───── Available records ─────
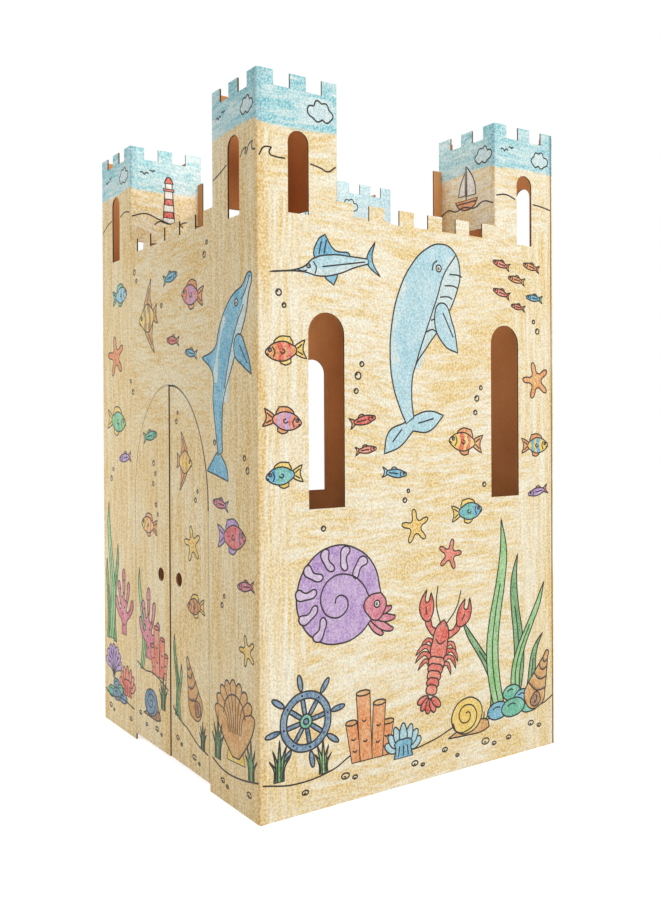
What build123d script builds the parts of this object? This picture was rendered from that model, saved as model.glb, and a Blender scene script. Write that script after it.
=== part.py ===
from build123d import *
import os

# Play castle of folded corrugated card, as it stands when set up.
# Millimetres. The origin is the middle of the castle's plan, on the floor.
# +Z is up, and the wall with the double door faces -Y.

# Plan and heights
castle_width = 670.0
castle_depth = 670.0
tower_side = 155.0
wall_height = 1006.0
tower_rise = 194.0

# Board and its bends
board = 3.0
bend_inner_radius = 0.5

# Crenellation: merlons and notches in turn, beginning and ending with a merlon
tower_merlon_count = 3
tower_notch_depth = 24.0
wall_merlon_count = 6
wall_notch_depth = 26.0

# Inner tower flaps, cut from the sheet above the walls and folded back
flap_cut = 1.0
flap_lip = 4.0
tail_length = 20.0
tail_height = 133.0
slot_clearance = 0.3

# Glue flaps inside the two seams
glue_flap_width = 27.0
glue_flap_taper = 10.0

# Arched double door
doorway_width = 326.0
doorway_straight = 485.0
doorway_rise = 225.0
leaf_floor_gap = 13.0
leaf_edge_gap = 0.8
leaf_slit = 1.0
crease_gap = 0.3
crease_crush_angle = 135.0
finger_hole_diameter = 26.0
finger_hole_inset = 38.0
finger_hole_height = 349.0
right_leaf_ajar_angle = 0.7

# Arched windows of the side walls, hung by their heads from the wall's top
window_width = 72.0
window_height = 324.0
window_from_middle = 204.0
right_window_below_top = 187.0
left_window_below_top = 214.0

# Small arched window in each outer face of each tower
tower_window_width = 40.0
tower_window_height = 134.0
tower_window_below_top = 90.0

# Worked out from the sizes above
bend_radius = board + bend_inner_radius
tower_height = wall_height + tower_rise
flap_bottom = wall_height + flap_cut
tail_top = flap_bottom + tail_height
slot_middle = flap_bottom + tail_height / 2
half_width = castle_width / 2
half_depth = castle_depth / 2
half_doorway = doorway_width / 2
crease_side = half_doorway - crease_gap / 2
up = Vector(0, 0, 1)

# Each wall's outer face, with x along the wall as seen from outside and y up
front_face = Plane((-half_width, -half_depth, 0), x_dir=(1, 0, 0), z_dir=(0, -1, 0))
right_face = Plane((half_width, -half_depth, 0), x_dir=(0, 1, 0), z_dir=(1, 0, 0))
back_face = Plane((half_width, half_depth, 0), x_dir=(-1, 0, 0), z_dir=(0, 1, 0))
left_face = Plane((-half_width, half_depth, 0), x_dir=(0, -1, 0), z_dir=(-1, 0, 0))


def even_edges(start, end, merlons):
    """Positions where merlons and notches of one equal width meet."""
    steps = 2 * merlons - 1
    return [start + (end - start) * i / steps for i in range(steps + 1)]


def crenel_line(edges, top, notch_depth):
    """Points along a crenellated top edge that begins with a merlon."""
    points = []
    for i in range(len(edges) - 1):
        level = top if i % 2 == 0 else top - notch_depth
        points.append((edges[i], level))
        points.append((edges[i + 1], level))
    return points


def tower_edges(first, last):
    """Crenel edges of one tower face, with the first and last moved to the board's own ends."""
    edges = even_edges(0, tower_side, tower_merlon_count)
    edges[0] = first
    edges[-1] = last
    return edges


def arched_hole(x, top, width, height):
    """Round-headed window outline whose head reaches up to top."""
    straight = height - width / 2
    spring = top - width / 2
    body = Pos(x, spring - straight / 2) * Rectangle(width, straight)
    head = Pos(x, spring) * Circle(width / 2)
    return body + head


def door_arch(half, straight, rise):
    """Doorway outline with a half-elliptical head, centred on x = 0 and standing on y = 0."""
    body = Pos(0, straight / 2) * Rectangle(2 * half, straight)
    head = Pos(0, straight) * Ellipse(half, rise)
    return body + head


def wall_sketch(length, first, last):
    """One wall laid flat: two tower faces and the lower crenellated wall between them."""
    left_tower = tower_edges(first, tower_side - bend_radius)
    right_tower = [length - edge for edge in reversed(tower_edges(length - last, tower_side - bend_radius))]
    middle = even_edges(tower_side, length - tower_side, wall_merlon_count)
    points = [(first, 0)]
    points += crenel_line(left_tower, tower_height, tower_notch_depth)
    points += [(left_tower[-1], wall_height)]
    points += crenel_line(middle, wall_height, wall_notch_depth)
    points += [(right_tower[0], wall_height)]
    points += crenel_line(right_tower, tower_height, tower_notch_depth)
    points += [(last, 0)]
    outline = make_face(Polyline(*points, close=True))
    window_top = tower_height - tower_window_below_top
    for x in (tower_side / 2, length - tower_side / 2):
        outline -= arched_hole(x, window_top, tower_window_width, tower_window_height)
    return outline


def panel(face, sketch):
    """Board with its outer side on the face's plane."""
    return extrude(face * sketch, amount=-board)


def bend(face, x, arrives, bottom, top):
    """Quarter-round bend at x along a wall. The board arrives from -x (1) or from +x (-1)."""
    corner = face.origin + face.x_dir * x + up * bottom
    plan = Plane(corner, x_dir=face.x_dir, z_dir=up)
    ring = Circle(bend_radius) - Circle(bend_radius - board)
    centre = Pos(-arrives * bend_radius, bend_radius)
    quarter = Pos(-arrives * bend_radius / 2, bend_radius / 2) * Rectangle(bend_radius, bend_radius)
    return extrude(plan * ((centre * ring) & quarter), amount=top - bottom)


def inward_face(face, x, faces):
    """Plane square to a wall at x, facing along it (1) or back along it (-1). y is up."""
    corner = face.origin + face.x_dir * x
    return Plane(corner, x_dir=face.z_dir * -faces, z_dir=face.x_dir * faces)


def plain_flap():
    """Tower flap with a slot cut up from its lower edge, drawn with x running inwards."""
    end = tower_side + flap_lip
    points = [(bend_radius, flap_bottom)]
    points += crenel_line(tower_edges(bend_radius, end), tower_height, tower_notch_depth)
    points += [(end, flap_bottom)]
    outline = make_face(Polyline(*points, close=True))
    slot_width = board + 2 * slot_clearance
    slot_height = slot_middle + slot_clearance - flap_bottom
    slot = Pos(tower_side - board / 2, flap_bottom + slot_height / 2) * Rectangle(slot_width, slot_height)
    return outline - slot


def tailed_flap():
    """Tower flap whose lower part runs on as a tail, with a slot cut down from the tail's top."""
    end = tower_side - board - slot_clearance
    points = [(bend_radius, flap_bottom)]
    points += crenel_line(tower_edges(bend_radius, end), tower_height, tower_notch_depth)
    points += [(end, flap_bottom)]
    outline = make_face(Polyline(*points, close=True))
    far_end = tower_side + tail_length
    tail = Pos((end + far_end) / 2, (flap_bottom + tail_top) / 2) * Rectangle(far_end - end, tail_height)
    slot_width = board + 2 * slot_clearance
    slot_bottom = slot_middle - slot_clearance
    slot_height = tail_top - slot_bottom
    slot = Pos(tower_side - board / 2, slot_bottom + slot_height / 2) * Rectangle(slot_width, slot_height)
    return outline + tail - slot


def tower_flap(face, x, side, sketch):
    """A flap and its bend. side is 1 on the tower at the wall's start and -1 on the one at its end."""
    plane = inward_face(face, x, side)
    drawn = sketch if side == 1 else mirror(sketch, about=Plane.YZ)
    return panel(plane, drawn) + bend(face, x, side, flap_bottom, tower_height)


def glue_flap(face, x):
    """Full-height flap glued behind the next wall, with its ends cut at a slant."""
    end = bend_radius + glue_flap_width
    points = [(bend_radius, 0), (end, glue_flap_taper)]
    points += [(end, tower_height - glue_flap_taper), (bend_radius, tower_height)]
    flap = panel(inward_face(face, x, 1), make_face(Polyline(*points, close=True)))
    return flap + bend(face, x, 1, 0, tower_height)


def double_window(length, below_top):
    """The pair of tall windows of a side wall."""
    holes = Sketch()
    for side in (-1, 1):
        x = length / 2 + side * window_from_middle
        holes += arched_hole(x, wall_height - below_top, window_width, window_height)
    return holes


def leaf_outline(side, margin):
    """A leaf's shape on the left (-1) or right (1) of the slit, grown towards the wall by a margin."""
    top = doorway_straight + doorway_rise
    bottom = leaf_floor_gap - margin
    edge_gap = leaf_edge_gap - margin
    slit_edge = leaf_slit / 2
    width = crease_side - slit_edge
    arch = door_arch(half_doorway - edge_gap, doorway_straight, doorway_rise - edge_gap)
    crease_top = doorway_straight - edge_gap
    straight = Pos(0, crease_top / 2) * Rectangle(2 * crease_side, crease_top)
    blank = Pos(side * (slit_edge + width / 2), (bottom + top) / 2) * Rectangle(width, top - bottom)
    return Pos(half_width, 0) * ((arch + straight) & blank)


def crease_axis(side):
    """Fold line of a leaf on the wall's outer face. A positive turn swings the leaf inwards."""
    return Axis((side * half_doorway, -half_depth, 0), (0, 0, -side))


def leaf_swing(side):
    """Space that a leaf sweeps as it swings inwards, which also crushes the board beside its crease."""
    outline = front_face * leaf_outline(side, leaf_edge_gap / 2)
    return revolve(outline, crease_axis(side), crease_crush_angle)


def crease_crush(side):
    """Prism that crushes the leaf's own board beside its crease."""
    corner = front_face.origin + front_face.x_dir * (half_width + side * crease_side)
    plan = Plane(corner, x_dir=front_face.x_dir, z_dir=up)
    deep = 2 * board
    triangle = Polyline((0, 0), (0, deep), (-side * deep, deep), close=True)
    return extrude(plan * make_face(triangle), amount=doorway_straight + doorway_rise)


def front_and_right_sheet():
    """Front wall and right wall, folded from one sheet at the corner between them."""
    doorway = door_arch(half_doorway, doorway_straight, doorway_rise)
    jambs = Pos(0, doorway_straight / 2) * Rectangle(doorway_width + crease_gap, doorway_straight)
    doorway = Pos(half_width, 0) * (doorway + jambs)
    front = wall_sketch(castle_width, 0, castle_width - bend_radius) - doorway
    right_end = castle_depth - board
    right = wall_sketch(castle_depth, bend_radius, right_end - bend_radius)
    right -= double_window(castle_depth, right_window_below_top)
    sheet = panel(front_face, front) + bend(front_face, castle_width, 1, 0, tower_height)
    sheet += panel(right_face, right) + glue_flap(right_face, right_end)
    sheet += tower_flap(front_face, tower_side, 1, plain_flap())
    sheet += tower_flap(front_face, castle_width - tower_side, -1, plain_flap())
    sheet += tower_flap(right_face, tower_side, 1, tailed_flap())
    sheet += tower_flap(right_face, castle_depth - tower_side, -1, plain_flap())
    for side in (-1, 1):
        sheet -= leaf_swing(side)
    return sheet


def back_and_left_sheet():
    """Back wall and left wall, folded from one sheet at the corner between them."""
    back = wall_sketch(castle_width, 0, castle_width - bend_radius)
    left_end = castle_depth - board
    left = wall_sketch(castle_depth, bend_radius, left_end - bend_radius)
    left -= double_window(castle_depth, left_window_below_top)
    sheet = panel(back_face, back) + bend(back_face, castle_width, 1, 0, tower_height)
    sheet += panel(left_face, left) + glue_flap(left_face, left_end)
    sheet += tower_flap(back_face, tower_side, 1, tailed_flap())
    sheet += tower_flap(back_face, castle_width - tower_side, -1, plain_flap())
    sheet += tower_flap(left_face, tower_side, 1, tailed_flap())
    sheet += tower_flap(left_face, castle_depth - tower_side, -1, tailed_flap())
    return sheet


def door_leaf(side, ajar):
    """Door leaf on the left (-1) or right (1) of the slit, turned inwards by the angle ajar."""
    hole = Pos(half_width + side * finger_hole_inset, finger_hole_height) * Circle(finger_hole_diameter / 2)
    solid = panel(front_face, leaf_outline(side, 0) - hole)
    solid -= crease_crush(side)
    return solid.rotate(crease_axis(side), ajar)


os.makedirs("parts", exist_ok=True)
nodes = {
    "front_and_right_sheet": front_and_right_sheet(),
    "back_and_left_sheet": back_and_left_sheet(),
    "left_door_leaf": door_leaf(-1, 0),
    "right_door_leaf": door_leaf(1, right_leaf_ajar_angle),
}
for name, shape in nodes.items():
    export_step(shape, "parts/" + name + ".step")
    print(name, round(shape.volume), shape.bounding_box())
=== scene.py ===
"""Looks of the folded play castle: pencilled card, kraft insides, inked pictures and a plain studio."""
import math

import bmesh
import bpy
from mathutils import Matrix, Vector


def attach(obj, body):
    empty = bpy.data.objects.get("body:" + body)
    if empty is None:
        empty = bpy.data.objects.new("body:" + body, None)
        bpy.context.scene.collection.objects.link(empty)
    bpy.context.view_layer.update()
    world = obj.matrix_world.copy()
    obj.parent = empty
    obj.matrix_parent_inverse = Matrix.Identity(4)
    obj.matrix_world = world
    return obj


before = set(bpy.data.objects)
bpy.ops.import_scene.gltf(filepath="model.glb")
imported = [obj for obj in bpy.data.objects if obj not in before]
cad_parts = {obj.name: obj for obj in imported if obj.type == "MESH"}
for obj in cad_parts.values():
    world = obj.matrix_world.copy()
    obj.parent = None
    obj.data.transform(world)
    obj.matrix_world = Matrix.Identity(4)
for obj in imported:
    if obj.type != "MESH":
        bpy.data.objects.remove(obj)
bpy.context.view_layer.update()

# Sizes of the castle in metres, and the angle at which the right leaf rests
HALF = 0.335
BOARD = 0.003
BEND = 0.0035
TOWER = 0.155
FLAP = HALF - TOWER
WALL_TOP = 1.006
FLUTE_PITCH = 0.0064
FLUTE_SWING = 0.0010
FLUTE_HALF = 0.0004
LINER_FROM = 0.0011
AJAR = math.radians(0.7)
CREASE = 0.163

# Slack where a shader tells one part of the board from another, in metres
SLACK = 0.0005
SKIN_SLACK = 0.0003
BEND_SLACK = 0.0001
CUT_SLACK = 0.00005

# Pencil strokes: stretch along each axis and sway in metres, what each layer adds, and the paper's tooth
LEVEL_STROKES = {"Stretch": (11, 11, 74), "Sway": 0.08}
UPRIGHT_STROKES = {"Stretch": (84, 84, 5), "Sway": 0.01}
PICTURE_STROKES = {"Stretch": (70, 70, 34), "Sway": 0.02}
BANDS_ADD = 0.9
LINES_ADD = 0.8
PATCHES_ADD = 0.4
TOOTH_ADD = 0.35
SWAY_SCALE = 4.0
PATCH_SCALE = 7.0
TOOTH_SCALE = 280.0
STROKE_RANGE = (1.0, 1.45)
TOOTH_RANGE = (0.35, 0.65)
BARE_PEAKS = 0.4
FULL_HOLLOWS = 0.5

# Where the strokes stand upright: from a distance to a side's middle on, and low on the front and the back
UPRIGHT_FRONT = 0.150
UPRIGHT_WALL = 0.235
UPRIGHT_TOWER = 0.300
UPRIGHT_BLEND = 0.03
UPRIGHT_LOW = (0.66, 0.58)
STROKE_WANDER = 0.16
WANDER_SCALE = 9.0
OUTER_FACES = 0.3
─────
───── Available records ─────
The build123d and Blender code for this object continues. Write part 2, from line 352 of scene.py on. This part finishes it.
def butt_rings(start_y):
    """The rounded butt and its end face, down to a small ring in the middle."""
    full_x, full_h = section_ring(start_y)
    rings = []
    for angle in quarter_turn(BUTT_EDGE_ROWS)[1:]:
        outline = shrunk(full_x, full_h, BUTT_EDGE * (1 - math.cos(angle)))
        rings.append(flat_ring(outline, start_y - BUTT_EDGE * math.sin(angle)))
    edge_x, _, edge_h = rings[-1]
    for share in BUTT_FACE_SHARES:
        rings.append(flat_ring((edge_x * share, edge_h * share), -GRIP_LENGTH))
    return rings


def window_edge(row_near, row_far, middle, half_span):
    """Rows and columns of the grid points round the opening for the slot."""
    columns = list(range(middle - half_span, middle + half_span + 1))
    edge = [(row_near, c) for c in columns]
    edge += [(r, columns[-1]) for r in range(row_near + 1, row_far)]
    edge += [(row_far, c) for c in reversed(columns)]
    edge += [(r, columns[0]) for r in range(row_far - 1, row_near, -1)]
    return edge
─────
Written instruction:
Your task is to output exactly the lines from the one with "for name, shape" through the one with "obj.matrix_world = world", counting both ends.

Answer:
for name, shape in nodes.items():
    export_step(shape, "parts/" + name + ".step")
    print(name, round(shape.volume), shape.bounding_box())
=== scene.py ===
"""Looks of the folded play castle: pencilled card, kraft insides, inked pictures and a plain studio."""
import math

import bmesh
import bpy
from mathutils import Matrix, Vector


def attach(obj, body):
    empty = bpy.data.objects.get("body:" + body)
    if empty is None:
        empty = bpy.data.objects.new("body:" + body, None)
        bpy.context.scene.collection.objects.link(empty)
    bpy.context.view_layer.update()
    world = obj.matrix_world.copy()
    obj.parent = empty
    obj.matrix_parent_inverse = Matrix.Identity(4)
    obj.matrix_world = world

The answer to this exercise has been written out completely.